Managing the Dent farm entailed overseeing slaves. Julia’s household slaves had accompanied her into marriage with Grant, but he had little to do with them. The field slaves of Fred Dent were a different matter, and they put Grant in the awkward position small slave owners often occupied in the South, with an additional difficulty besides. In the North physical labor was a badge of virtue, the measure of one’s devotion to duty and the promise of one’s success. In the South physical labor was the province of chattel—and of those whites who couldn’t rise above the level of slaves. The more Grant sweated and strained, the farther he fell in the estimation of his Missouri neighbors, especially the neighbors whose opinion mattered most to Julia.

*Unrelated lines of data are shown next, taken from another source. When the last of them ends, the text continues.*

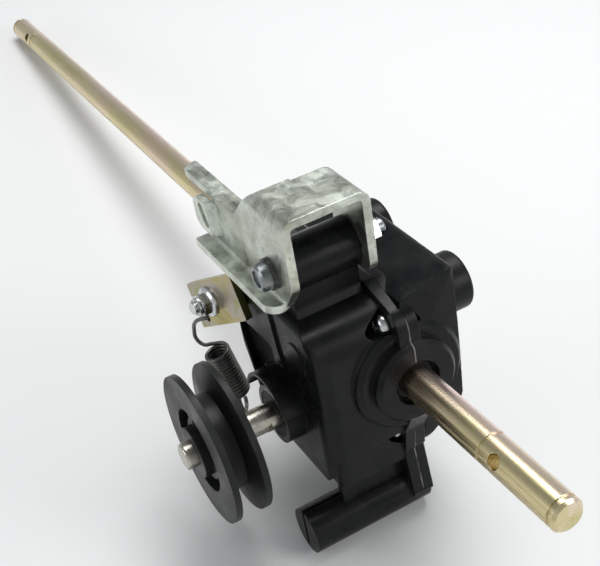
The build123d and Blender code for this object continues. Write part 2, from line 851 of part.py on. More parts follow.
def right_arm_face():
    above = bracket_top + past
    return outline([(bracket_back, above, 0), (bracket_back, right_foot, right_foot_corner),
                    (bracket_front - past, right_foot, right_foot_corner), (bracket_front, above, 0)])


def bracket_lip():
    # the foot of the left arm, bent outwards
    inner = arm_left + sheet
    outer = arm_left - lip_reach
    top = arm_foot + foot_height
    face = outline([(inner, arm_foot, bend_radius), (inner, top, 0), (arm_left, top, 0),
                    (arm_left, arm_foot + sheet, bend_radius - sheet), (outer, arm_foot + sheet, 0),
                    (outer, arm_foot, 0)])
    plan = slab_z(outline([(lip_back, outer, 1), (lip_front, outer, right_foot_corner), (lip_front, 0, 0),
                           (lip_back, 0, 0)]), 0, FAR)
    side = outline([(lip_back, arm_foot + sheet, 0), (arm_end, arm_foot + 2 * sheet, arm_foot_corner),
                    (arm_end, top, 0), (lip_front, top, 0), (lip_front, arm_foot, 0),
                    (lip_back, arm_foot, 0)])
    return slab_x(face, lip_back, lip_front) & plan & slab_y(side, outer - past, inner + past)


def tail_strip():
    # the top of the arm's tail, bent over and running on as a tongue
    inner = arm_left + tail_strip_width
    under = tail_top - sheet
    low = tail_top - tongue_depth
    face = outline([(arm_left, tail_top, bend_radius), (inner, tail_top, 0), (inner, under, 0),
                    (arm_left + sheet, under, bend_radius - sheet), (arm_left + sheet, low, 0),
                    (arm_left, low, 0)])
    edge = arm_left + tongue_inset
    tongue = outline([(tail_end + tongue_slant, edge, 1), (arm_end + past, edge, 0),
                      (arm_end + past, inner, 0), (tail_end, inner, 1)])
    return slab_x(face, arm_end, tail_start) + slab_z(tongue, under, tail_top)


def eye_lug():
    # the end of the arm, joggled outwards, that holds the eye
    outer = arm_left - sheet
    inner = arm_left + sheet
    root = arm_end + jog_inner
    plan = outline([(root, arm_left, 0), (root, inner, 0), (arm_end + past / 2, inner, 0),
                    (arm_end + past / 2 - jog_length, arm_left, 0), (eye_end, arm_left, 0),
                    (eye_end, outer, 0),
                    (arm_end - past / 2, outer, 0), (arm_end - past / 2 + jog_length, arm_left, 0)])
    side = outline([(eye_end, eye_foot, eye_corner), (root + past, eye_foot, 0), (root + past, eye_top, 0),
                    (eye_end, eye_top, eye_corner)])
    return slab_z(plan, eye_foot, eye_top) & slab_y(side, outer - past, inner + past)


def pivot_bracket():
    channel = slab_x(channel_face(), lip_back, bracket_front)
    middle = (arm_left + arm_right) / 2
    left = slab_y(left_arm_face(), arm_left - past, middle)
    right = slab_y(right_arm_face(), middle, arm_right + past)
    foot_edge = block((lip_back - past, lip_front), (arm_left - past, arm_left + sheet + past),
                      (arm_foot - past, arm_foot + foot_height - past))
    bracket = (channel & (left + right)) - foot_edge + bracket_lip() + tail_strip() + eye_lug()
    bracket -= slab_y(Pos(*eye_place) * Rot(0, 0, eye_turn) * SlotOverall(*eye_size), -FAR, 0)
    return bracket - rod_y(pivot_bolt_radius + seat_gap, -FAR, FAR, pivot_x, pivot_z)


def pivot_bolt():
    seat = arm_left - pivot_washer_thickness
    head = rod_y(pivot_head_radius, seat - pivot_head_height, seat, pivot_x, pivot_z)
    head = chamfer(head.edges().sort_by(Axis.Y)[0], pivot_chamfer)
    front = seat - pivot_head_height
    head -= rod_y(pivot_dish_radius, front - past, front + pivot_dish_depth, pivot_x, pivot_z)
    end = arm_right + pivot_washer_thickness + pivot_nut_height + pivot_overrun
    shank = rod_y(pivot_bolt_radius, seat - past, end, pivot_x, pivot_z)
    return head + chamfer(shank.edges().sort_by(Axis.Y)[-1], pivot_chamfer)


def pivot_washers():
    rings = []
    for start in (arm_left - pivot_washer_thickness, arm_right):
        ring = rod_y(pivot_washer_outer, start, start + pivot_washer_thickness, pivot_x, pivot_z)
        rings.append(ring - rod_y(pivot_bolt_radius + seat_gap, -FAR, FAR, pivot_x, pivot_z))
    return Compound(children=rings)


def pivot_nut():
    start = arm_right + pivot_washer_thickness
    nut = hexagon_y(pivot_nut_flats, start, start + pivot_nut_height, pivot_x, pivot_z)
    round_part = rod_y(nut_round * pivot_nut_flats / 2, start, start + pivot_nut_height, pivot_x, pivot_z)
    nut &= chamfer(round_part.edges(), nut_chamfer)
    return nut - rod_y(pivot_bolt_radius, -FAR, FAR, pivot_x, pivot_z)


def pivot_sleeve():
    tube = rod_y(sleeve_outer, arm_left + sheet, arm_right - sheet, pivot_x, pivot_z)
    return tube - rod_y(pivot_bolt_radius + seat_gap, -FAR, FAR, pivot_x, pivot_z)


# Strap, its bolt and the spring

def spring_strap():
    face = RectangleRounded(strap_length, strap_width, strap_corner)
    plate = extrude(strap_plane.offset(-sheet / 2) * face, sheet)
    hole = strap_plane.offset(-sheet) * Pos(spring_hole_along, spring_hole_up, 0) * Cylinder(
        spring_hole_radius, 2 * sheet, align=ON_BASE)
    return plate - hole - strap_bolt_hole(strap_bolt_radius + bolt_gap)


def strap_bolt():
    back = -sheet / 2 - face_gap - lug_thickness
    place = strap_plane * Pos(strap_bolt_along, strap_bolt_up, 0)
    top = sheet / 2 + strap_nut_height + strap_bolt_overrun
    shank = Pos(0, 0, back - past) * Cylinder(strap_bolt_radius, top - back + past, align=ON_BASE)
    shank = chamfer(shank.edges().sort_by(Axis.Z)[-1], thread_chamfer)
    hexagon = RegularPolygon(strap_head_radius, 6, major_radius=False)
    head = extrude(Pos(0, 0, back - strap_head_height) * hexagon, strap_head_height)
    return place * (shank + head)


def strap_nut():
    place = strap_plane * Pos(strap_bolt_along, strap_bolt_up, sheet / 2)
    nut = extrude(RegularPolygon(strap_nut_flats / 2, 6, major_radius=False), strap_nut_height)
    round_part = Cylinder(nut_round * strap_nut_flats / 2, strap_nut_height, align=ON_BASE)
    nut &= chamfer(round_part.edges().sort_by(Axis.Z)[-1], nut_chamfer)
    nut += Cone(strap_nut_flange_radius, strap_nut_waist, strap_nut_flange, align=ON_BASE)
    return place * (nut - Cylinder(strap_bolt_radius, FAR))


def spring_hole_point():
    return strap_plane.from_local_coords((spring_hole_along, spring_hole_up, 0))


def wire(path):
    return sweep(Plane(path @ 0, z_dir=path % 0) * RegularPolygon(wire_radius, wire_sides), path)


def hook_path():
    # from its tip behind the strap through the hole, round the front and down to the coil
    across = coil_offset + hook_reach
    down = hook_radius - coil_drop
    reach = hypot(across, down)
    turn = degrees(atan2(down, across)) + 360 - degrees(acos(hook_radius / reach))
    front = CenterArc((-hook_reach, -hook_radius, 0), hook_radius, 90, turn - 90)
    back = CenterArc((hook_back - hook_tip, -hook_tip, 0), hook_tip, 0, 90)
    lines = (Line((hook_back, -2 * hook_tip), back @ 0), back, Line(back @ 1, front @ 0), front,
             Line(front @ 1, (coil_offset, -coil_drop)))
    return Plane.YZ * Wire([line.edge() for line in lines])


def tension_spring():
    # drawn hanging straight down from the strap's hole, then leaned
    coil_foot = -coil_drop - coil_length
    helix = Pos(0, coil_offset, coil_foot) * Helix(coil_length / coil_turns, coil_length, coil_radius)
    section = Plane(helix @ 0, z_dir=helix % 0) * RegularPolygon(wire_radius, wire_sides)
    coil = sweep(section, helix, is_frenet=True)
    spring = coil + wire(hook_path())
    for z in (-coil_drop, coil_foot):
        spring += wire(Line((0, coil_offset, z), (coil_radius + wire_radius / 2, coil_offset, z)))
        spring += Pos(0, coil_offset, z) * Sphere(wire_radius)
    foot = Plane.YZ * CenterArc((coil_offset, coil_foot - coil_radius, 0), coil_radius, 90, 240)
    return Pos(*spring_hole_point()) * Rot(*spring_lean) * (spring + wire(foot))


def nodes():
    return {
        "housing_front": housing_front(), "housing_rear": housing_rear(),
        "housing_screws": housing_screws(), "housing_nuts": housing_nuts(),
        "axle": axle(), "axle_rings": axle_rings(), "wheel_washers": wheel_washers(),
        "axle_bushes": axle_bushes(), "axle_seals": axle_seals(),
        "worm_wheel": worm_wheel(), "drive_pin": drive_pin(),
        "input_shaft": input_shaft(), "input_bushes": input_bushes(), "input_seal": input_seal(),
        "pulley": pulley(),
        "pivot_bracket": pivot_bracket(), "pivot_bolt": pivot_bolt(), "pivot_washers": pivot_washers(),
        "pivot_nut": pivot_nut(), "pivot_sleeve": pivot_sleeve(),
        "spring_strap": spring_strap(), "strap_bolt": strap_bolt(), "strap_nut": strap_nut(),
        "tension_spring": tension_spring()}


def main():
    os.makedirs("parts", exist_ok=True)
    shapes = nodes()
    box = Compound(children=[Pos(0, 0, 0) * shape for shape in shapes.values()]).bounding_box()
    base = Vector(box.center().X, box.center().Y, box.min.Z)
    print("origin moved by", -base)
    for name, shape in shapes.items():
        export_step(Pos(-base) * shape, f"parts/{name}.step")


main()
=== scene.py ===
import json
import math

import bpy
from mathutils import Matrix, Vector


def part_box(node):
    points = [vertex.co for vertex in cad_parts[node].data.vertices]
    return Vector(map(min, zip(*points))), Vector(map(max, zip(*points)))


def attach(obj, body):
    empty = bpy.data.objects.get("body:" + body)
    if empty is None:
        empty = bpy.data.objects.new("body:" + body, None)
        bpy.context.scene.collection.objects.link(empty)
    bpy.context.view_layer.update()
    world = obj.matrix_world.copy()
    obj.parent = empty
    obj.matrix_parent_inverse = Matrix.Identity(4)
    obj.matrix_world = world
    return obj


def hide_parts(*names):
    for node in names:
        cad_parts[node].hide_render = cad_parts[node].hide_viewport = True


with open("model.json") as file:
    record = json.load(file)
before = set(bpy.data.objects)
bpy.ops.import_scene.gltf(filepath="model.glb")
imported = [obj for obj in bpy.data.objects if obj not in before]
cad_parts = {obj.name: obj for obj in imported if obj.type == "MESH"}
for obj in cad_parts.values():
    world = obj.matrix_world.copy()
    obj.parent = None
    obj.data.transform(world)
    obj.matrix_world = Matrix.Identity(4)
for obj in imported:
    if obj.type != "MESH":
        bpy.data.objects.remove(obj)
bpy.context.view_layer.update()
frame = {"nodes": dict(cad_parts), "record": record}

# %% [markdown]
# A small worm gearbox stands on its hook clip and on the far end of its long axle.
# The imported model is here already, every part at its place and in metres. So this script dresses the parts,
# makes a few small pieces finer than the solids, and sets up the camera, the floor and the light.
# The parts were drawn in millimetres about the axle's axis. A helper turns such a point into a place
# in the scene, so that the numbers below can be read against the drawing.

SHIFT = Vector((0.1565, 0.02375, 0.0652))
MM = 0.001


def place(x, y, z):
    """A point of the drawing, in millimetres about the axle's axis, in the scene."""
    return Vector((x, y, z)) * MM + SHIFT


# %% [markdown]
# The photograph looks along the short end of the axle from above, in front of the pulley.
# A camera could be placed by eye, but then nothing lines up. Here its place, its three axes and its lens
# were solved from the straight edges of the parts, so a render can be laid over the photograph.
# Blender's own view setting would fade the colours, so the plain one is chosen.

# %% Camera
CAMERA_RIGHT = Vector((0.47683, 0.86524, -0.15488))
CAMERA_UP = Vector((-0.43125, 0.38382, 0.81652))
CAMERA_BACK = Vector((0.76593, -0.32255, 0.55615))
CAMERA_SPOT = place(293.60, -145.22, 246.60)
CAMERA_LENS = 68.70
SENSOR_WIDTH = 36.0
FARTHEST_SEEN = 20.0
camera_turn = Matrix((CAMERA_RIGHT, CAMERA_UP, CAMERA_BACK)).transposed().to_4x4()
bpy.ops.object.camera_add()
camera = bpy.context.object
camera.name = "camera"
camera.matrix_world = Matrix.Translation(CAMERA_SPOT) @ camera_turn
camera.data.sensor_width = SENSOR_WIDTH
camera.data.sensor_fit = "HORIZONTAL"
camera.data.lens = CAMERA_LENS
camera.data.clip_end = FARTHEST_SEEN
bpy.context.scene.camera = camera
bpy.context.scene.view_settings.view_transform = "Standard"
print("camera at", tuple(round(value, 3) for value in camera.location))

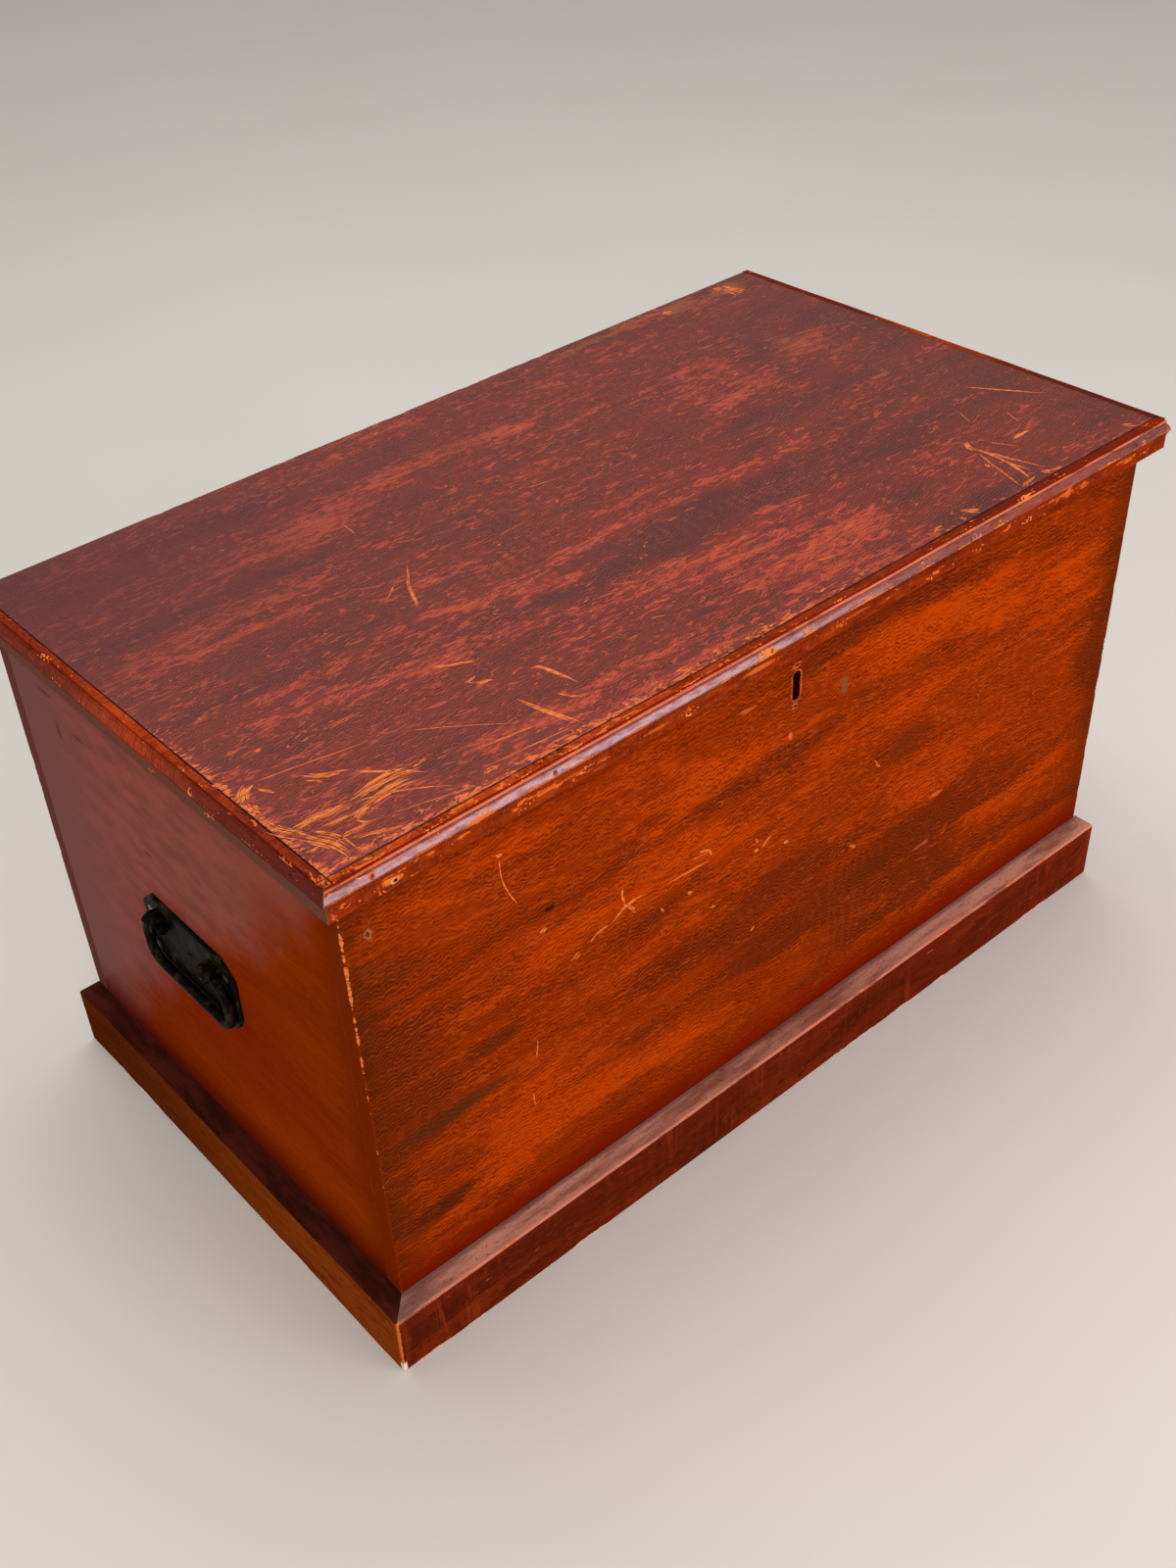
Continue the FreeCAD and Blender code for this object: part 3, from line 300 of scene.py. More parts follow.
def make_drifts():
    """
    Clouds in the paint, all from noise stretched along the board: broad dark drifts, a glow where the
    ground shines through, narrow streaks, a crumpled mottle of dabs, and fine specks.
    """
    tree, given, put = node_group(
        "paint_drifts", [("Board", "Vector", None), ("Slant", "Float", 0.0)],
        [("Broad", "Float"), ("Glow", "Float"), ("Narrow", "Float"), ("Mottle", "Float"), ("Speck", "Float")])
    parts = split(tree, given.outputs["Board"])
    leaning = times_plus(tree, parts[0], given.outputs["Slant"], parts[1])
    board = join(tree, parts[0], leaning, parts[2])
    for label, stretch, detail, rough, warp in (
            ("Broad", (2.6, 15, 15), 6, 0.66, 0.4), ("Glow", (4.5, 20, 20), 6, 0.68, 0.5),
            ("Narrow", (11, 72, 72), 5, 0.68, 0.6), ("Mottle", (55, 170, 170), 4, 0.62, 1.2),
            ("Speck", (260, 260, 260), 3, 0.7, 0.0)):
        noise = cloud(tree, scaled(tree, board, stretch), detail=detail, rough=rough, warp=warp)
        feed(tree, put, {label: noise})
    return tree


drifts = make_drifts()
print("drifts:", len(drifts.nodes), "nodes")

# %% Bare old pine
RING_TURN = 900  # radians of the rings' sine in a metre across the board, so a ring every 7 mm


def make_bare_pine():
    """The colours of bare pine: thin growth rings, as a sine of a bent distance across the board."""
    tree, given, put = node_group(
        "bare_pine", [("Board", "Vector", None), ("Pale", "Color", shade(214, 160, 96)),
                      ("Deep", "Color", shade(160, 98, 48))],
        [("Color", "Color"), ("Height", "Float")])
    board = given.outputs["Board"]
    bend = cloud(tree, scaled(tree, board, (1.6, 9, 9)), detail=2)
    place = times_plus(tree, bend, 0.05, split(tree, board)[1])
    ring = times_plus(tree, maths(tree, "SINE", times(tree, place, RING_TURN)), 0.5, 0.5)
    fibre = cloud(tree, scaled(tree, board, (30, 700, 700)), detail=3)
    share = times_plus(tree, ramp(tree, ring, 0.35, 1.0), 0.6, times(tree, fibre, 0.5))
    feed(tree, put, {"Color": blend(tree, share, given.outputs["Pale"], given.outputs["Deep"]),
                     "Height": times_plus(tree, ring, 0.4, fibre)})
    return tree


bare_pine = make_bare_pine()
print("bare pine:", len(bare_pine.nodes), "nodes")

# %% [markdown]
# ## Finishes
# Paint: a dark red-brown scumble over an orange ground, streaked along each board, under a satin varnish.
# Where a piece carries the attribute "bare", the paint is chipped off and the orange ground and the pine
# show through. Iron and steel are darker and plainer, with rust in patches. Some marks of the paint belong
# to one place, such as the keyhole's worn rim, so the sizes of the chest come first.

# %% Sizes of the chest
X_LOW, X_HIGH = -0.4475, 0.4525
Y_LOW, Y_HIGH = -0.2475, 0.2625
RIM, TOP = 0.506, 0.526
LID_X = (-0.4525, 0.4575)
LID_Y = (-0.2525, 0.2625)
MIDDLE_X = 0.0025
KEYHOLE_LOW, KEYHOLE_TOP = 0.441, 0.467
KEYHOLE_MIDDLE = (KEYHOLE_LOW + KEYHOLE_TOP) / 2
PIN_HEIGHTS = (KEYHOLE_TOP + 0.007, KEYHOLE_LOW - 0.007)
print("carcass", round(X_HIGH - X_LOW, 3), "by", round(Y_HIGH - Y_LOW, 3), "by", RIM, "m")

# %% Board coordinates
BOARD_ORDER = {"lid": (0, 1, 2), "front": (0, 2, 1), "side": (1, 2, 0), "return": (1, 0, 2)}


def board_vector(tree, way):
    """Object coordinates in another order: the first runs along the board, the second across it."""
    parts = object_parts(tree)
    return join(tree, *(parts[index] for index in BOARD_ORDER[way]))


def new_material(name):
    """A material that holds only its shader and its output."""
    material = bpy.data.materials.new(name)
    material.use_nodes = True
    tree = material.node_tree
    tree.nodes.clear()
    shader = add(tree, "ShaderNodeBsdfPrincipled")
    add(tree, "ShaderNodeOutputMaterial", {0: shader.outputs[0]})
    return material, tree, shader


print("four ways a board can lie:", *BOARD_ORDER)

# %% Combed paint
FLECK = (0.62, 0.16, 0.035, 1)
VARNISH_ROUGH = 0.32
GROUND = {"Pale": shade(243, 138, 66), "Deep": shade(214, 92, 32)}


def painted(name, way, colours, *, over, flakes=0.3, crumbs=0.0, cover=0.1, relief=0.1, slant=0.0, sheen=0.0,
            ridges=230.0, wander=0.005, arch=0.0022, streaks=1.0, loose=0.6, ticks=0.65, coat=0.0,
            coat_ior=1.5, coat_rough=0.22, bloom=None):
    """
    Combed and varnished paint of a middle, a dark, a light and a glowing colour, each laid by a smooth step
    of a drift's noise, and chipped where the attribute "bare" says so. The attribute "tone" moves the whole
    balance to the glowing ground above 0 and to the dark glaze below 0. "over" adds the marks of one place.
    """
    middle, dark, light, glow = (shade(*colour) for colour in colours)
    material, tree, shader = new_material(name)
    board = board_vector(tree, way)
    comb = use(tree, comb_marks, {"Board": board, "Ridges per metre": ridges, "Wander": wander, "Arch": arch,
                                  "Cover": cover})
    drift = use(tree, drifts, {"Board": board, "Slant": slant})
    tone = attribute(tree, "tone")

    def layer(under, colour, given, low, high, most):
        """A colour laid by a smooth step of a noise."""
        return blend(tree, times(tree, ramp(tree, given, low, high), most), under, colour)

    def leaned(given, lean):
        """A noise with its swing about a half made looser or tighter, moved by the tone."""
        return times_plus(tree, tone, lean, times_plus(tree, minus(tree, given, 0.5), loose, 0.5))

    glowing = leaned(drift["Glow"], 0.13)
    zone = times_plus(tree, minus(tree, glowing, 0.5), 0.7, drift["Mottle"])
    speck = minus(tree, drift["Speck"], 0.5)
    paint = layer(middle, dark, leaned(drift["Broad"], -0.1), 0.48, 0.6, 0.85 * streaks)
    paint = layer(paint, glow, glowing, 0.51, 0.66, 0.85 * streaks)
    paint = layer(paint, dark, drift["Narrow"], 0.46, 0.34, 0.55 * streaks)
    paint = layer(paint, light, zone, 0.52, 0.64, flakes)
    paint = layer(paint, dark, drift["Mottle"], 0.46, 0.34, ticks * streaks)
    deep = (*(0.6 * value for value in dark[:3]), 1.0)
    # Grooves darker and crests lighter: partly the comb's own pattern, partly painted shade in the grooves
    # and painted highlight on the crests.
    for label, share, colour in (("Groove", 0.72, deep), ("Crest", 0.35, light), ("Ladder", 0.09, light)):
        paint = blend(tree, times(tree, comb[label], share * streaks), paint, colour)
    if crumbs:
        paint = layer(paint, FLECK, times_plus(tree, speck, 0.25, zone), 0.7, 0.76, crumbs)
    paint = over(tree, board, paint)
    torn = ramp(tree, times_plus(tree, speck, 0.9, attribute(tree, "bare")), 0.44, 0.56)
    pine = use(tree, bare_pine, {"Board": board, **GROUND})["Color"]
    satin = times_plus(tree, drift["Narrow"], 0.16, VARNISH_ROUGH)
    height = times_plus(tree, drift["Mottle"], 1.8, comb["Height"])
    feed(tree, shader, {
        "Base Color": blend(tree, torn, paint, pine), "Roughness": times_plus(tree, torn, 0.35, satin),
        "Specular IOR Level": sheen, "Normal": bump(tree, height, relief / 1000)})
    if bloom:
        weight = times(tree, times(tree, minus(tree, 1.0, torn), coat), bloom(tree))
        feed(tree, shader, {"Coat Weight": weight, "Coat IOR": coat_ior, "Coat Roughness": coat_rough})
    return material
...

The added difficulty was that Grant didn’t believe in the institution of slavery. Most slave owners managed to convince themselves that slavery was part of the natural order, something accepted by the Bible and therefore ordained by God. Grant was no abolitionist, but he was from Ohio, where slavery was broadly deemed an affront to free labor and republican principles. He couldn’t have freed his father-in-law’s slaves, and he wasn’t inclined to make Julia dispense with her bound servants. He eventually purchased a slave of his own because he couldn’t find other help. But he never got over the queasiness he felt from the ownership of another human.
His discomfort showed in his inability to get much work out of the slaves. “He was not a hand to manage Negroes,” a friend remembered. “He couldn’t force them to do anything. He was just so good and good tempered, and besides, he was not a slavery man.”